Dids commented 6 years ago

@morten-krogh Although if you're 100% certain that the issue does not exist in the versions above, I could try and see if I have any clients using either old installations or upgraded installations, which might explain it as well.

I'm assuming I could simply change the name of the Realm itself, as well as deploy an update to my clients, to test if that's the case?

nirinchev commented 6 years ago

@morten-krogh does the problem occur just on the server? If that's the case ROS 2.4.2 ships with sync 2.1.10 - has the bug been fixed in that version or does it need to be updated to a later one?

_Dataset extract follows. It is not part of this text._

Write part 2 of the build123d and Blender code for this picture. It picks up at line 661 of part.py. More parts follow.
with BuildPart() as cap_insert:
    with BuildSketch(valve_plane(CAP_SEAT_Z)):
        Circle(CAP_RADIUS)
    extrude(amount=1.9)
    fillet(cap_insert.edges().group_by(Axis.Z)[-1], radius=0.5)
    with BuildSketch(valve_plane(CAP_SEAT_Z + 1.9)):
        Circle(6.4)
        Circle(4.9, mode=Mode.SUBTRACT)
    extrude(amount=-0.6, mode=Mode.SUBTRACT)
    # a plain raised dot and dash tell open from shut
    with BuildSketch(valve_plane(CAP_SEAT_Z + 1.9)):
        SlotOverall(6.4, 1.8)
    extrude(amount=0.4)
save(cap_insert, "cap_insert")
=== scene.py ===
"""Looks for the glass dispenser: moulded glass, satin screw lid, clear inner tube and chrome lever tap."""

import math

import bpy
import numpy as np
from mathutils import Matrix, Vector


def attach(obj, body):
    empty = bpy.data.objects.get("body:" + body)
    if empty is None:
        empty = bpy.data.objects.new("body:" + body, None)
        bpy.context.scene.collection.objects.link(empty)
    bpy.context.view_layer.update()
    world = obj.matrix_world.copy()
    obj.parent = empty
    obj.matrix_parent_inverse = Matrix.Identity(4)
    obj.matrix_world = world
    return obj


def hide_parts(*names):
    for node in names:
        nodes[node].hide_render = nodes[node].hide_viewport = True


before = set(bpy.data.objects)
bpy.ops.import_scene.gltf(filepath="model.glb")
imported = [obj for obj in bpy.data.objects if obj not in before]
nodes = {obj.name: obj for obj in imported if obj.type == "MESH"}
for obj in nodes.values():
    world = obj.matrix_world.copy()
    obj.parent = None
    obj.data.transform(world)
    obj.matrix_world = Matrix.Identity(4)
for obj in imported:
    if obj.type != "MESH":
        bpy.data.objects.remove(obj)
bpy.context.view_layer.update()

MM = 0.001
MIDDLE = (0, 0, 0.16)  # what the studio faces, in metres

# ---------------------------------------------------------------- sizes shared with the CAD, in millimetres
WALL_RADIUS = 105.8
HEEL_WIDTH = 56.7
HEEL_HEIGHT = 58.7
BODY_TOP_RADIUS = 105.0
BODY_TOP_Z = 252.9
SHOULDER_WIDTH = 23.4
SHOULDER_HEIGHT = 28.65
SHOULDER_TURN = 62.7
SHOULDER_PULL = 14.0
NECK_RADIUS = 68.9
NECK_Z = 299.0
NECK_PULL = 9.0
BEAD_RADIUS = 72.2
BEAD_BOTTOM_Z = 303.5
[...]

morten-krogh commented 6 years ago

@Dids By scratch, you mean from an empty Realm. You delete all server Realms?

Dids commented 6 years ago

@morten-krogh Yes, I've deleted all data to make sure I've started from a fresh ROS install.

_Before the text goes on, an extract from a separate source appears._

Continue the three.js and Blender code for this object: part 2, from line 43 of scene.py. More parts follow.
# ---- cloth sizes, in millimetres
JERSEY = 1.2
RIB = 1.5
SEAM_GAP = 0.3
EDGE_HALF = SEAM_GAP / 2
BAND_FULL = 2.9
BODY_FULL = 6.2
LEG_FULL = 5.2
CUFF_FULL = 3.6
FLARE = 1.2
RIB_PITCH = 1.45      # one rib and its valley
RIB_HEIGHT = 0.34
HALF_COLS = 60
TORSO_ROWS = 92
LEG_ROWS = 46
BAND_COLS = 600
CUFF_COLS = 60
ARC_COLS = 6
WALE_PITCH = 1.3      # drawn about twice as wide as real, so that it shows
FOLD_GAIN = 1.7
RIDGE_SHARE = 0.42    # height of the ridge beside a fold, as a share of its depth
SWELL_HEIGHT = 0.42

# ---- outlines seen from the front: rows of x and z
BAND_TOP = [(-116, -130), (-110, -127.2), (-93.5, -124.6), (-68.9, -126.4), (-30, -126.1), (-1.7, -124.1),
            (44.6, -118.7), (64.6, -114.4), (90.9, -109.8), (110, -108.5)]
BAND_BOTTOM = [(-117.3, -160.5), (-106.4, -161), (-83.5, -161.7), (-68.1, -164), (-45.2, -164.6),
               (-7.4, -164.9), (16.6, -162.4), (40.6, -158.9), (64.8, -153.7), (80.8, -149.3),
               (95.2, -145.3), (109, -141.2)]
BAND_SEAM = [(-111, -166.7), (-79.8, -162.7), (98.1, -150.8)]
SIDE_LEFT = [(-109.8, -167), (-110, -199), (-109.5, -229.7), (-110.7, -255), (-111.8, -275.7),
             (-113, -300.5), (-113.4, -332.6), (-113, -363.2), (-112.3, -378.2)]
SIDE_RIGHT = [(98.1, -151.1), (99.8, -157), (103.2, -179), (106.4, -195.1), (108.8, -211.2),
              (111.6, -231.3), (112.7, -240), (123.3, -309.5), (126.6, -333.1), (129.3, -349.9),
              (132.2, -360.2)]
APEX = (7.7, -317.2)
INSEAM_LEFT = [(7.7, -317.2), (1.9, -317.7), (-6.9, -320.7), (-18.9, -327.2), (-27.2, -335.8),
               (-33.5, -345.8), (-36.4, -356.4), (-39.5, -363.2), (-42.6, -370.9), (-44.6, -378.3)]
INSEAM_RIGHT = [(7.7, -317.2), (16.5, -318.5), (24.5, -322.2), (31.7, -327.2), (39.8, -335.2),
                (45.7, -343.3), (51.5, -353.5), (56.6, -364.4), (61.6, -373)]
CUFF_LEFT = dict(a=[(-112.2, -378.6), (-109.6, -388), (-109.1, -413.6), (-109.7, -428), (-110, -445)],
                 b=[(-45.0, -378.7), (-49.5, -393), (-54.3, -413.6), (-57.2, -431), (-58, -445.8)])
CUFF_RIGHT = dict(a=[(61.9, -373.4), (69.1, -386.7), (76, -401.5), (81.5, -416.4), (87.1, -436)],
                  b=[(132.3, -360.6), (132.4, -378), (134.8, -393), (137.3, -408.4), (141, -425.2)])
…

morten-krogh commented 6 years ago

Okay, thanks.

It should have been fixed in 2.1.1. There might be a similar bug that we didn't find. I will look for it. I might need to get a repro case from you

@nirinchev The problem is also client related.

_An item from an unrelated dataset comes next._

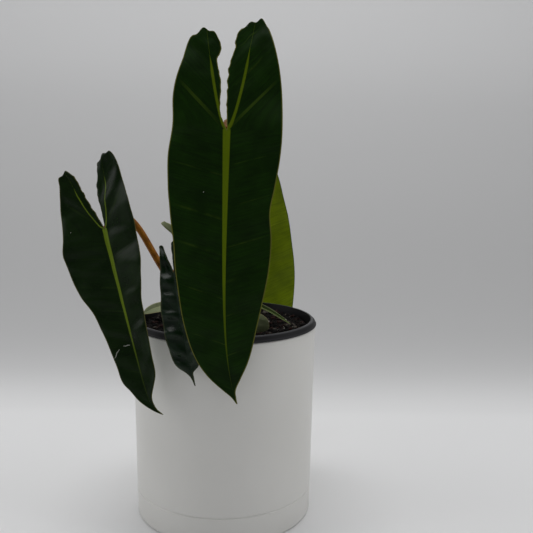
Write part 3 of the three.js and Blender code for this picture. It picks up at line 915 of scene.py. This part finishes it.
def half_skin(bm, leaf, axes, half, skin, layers):
    ribs_layer, edge_layer = layers
    columns = max(8, round(max(leaf["half_width"]) / column_width))
    lobe_rows = max(8, round(max(leaf["lobe"]) / lobe_row_height))
    main_rows = max(16, round(leaf["length"] / row_height))
    rows = lobe_rows + main_rows
    before, faces_before = len(bm.verts), len(bm.faces)
    bmesh.ops.create_grid(bm, x_segments=columns, y_segments=rows, size=0.5)
    bm.verts.ensure_lookup_table()
    bm.faces.ensure_lookup_table()
    for vert in bm.verts[before:]:
        share = max(0, min(1, vert.co.x + 0.5)) ** 1.5
        row = round((0.5 - vert.co.y) * rows) - lobe_rows
        quarter = abs(row) / (lobe_rows if row < 0 else main_rows)
        if row < 0:
            down = -leaf["lobe"][half] / leaf["length"] * math.sin(quarter * math.pi / 2)
        else:
            down = 0.35 * math.sin(quarter * math.pi / 2) + 0.65 * quarter
        inner, outer = edges_at(leaf, down, half)
        aside = inner + (outer - inner) * share
        edge = outer - aside
        if down <= 0:
            edge = min(edge, aside - inner)
        else:
            edge = min(edge, edges_at(leaf, down, 1 - half)[1] + aside)
            edge = min(edge, math.hypot(aside, down * leaf["length"]))
        edge = min(edge, (1 - down) * leaf["length"])
        vert.co = blade_point(leaf, axes, down, aside, half, skin, max(0, edge))
        rib = aside / max(0.05, rib_half_width(leaf, down)) if down >= 0 else 4
        off_rib = (aside - lobe_rib_aside(leaf, down, half)) / lobe_rib_half_width(leaf, down, half)
        if down > 0:
            off_rib += down * leaf["length"] * 4
        vert[ribs_layer] = (rib, off_rib, vein_phase(leaf, down, aside, half) + vein_count_start)
        vert[edge_layer] = (max(0, edge), aside * (2 * half - 1), down * leaf["length"])
    for face in bm.faces[faces_before:]:
        face.material_index = 0 if skin > 0 else 1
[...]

morten-krogh commented 6 years ago

Do you have clients that are older than 2.1.1?

Dids commented 6 years ago

@morten-krogh Not sure, since nuget.org shows the Realm .NET version as 2.1.0: https://www.nuget.org/packages/Realm/

All clients should be on that version though.

morten-krogh commented 6 years ago

2.1.0 is exactly too old, if it is the same versions as I talk about. @nirinchev Are the version numbers the same?

nirinchev commented 6 years ago

No - the .NET SDK is using Sync 2.0.1 which is fairly old it seems. If it's a client bug, then we'll need to release a new version of the SDK.

kspangsege commented 6 years ago

@nirinchev I'm pretty sure it is a client-side bug, so an upgrade to a more recent Realm sync version will be needed.

morten-krogh commented 6 years ago

Yes, everything makes sense now. Just release a new version of the client SDK and use the new version.

nirinchev commented 6 years ago

An updated realm-dotnet package has been released to the nightly feed.